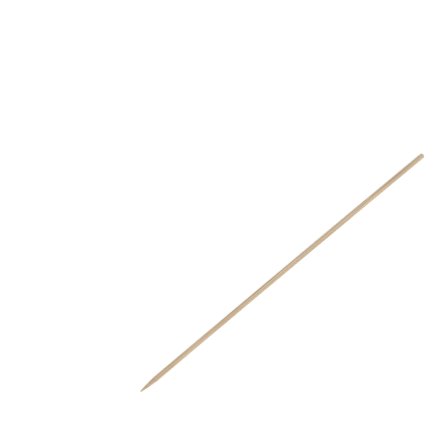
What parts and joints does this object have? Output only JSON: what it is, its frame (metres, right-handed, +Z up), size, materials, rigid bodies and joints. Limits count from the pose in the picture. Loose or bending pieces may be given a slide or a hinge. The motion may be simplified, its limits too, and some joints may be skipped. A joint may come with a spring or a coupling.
{
  "type": "skewer",
  "caption": "Long thin round bamboo skewer with fine ridges along its fibres, a squarely sawn butt and a tapered ground point.",
  "frame": {"origin": "centre of the sawn face at the butt", "axes": "+X along the stick from the butt to the point, +Z up with the stick lying level, +Y across it, away from the side that its slight bow rises to"},
  "size_m": [0.25, 0.0034, 0.003],
  "materials": {
    "bamboo": "dry satin, undyed and unvarnished"
  },
  "bodies": {
    "root": {"skewer_stick": "bamboo"}
  },
  "joints": []
}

· · ·

* What the task asks *
Print all the data exactly.

* Response to this task *
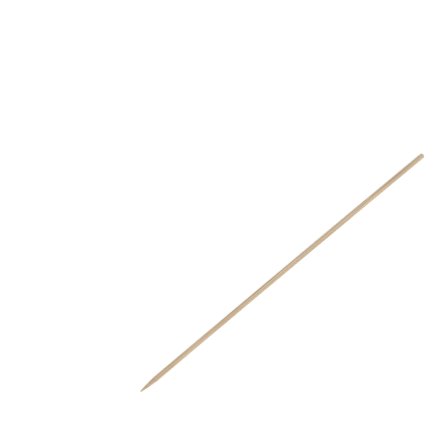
What parts and joints does this object have? Output only JSON: what it is, its frame (metres, right-handed, +Z up), size, materials, rigid bodies and joints. Limits count from the pose in the picture. Loose or bending pieces may be given a slide or a hinge. The motion may be simplified, its limits too, and some joints may be skipped. A joint may come with a spring or a coupling.
{
  "type": "skewer",
  "caption": "Long thin round bamboo skewer with fine ridges along its fibres, a squarely sawn butt and a tapered ground point.",
  "frame": {"origin": "centre of the sawn face at the butt", "axes": "+X along the stick from the butt to the point, +Z up with the stick lying level, +Y across it, away from the side that its slight bow rises to"},
  "size_m": [0.25, 0.0034, 0.003],
  "materials": {
    "bamboo": "dry satin, undyed and unvarnished"
  },
  "bodies": {
    "root": {"skewer_stick": "bamboo"}
  },
  "joints": []
}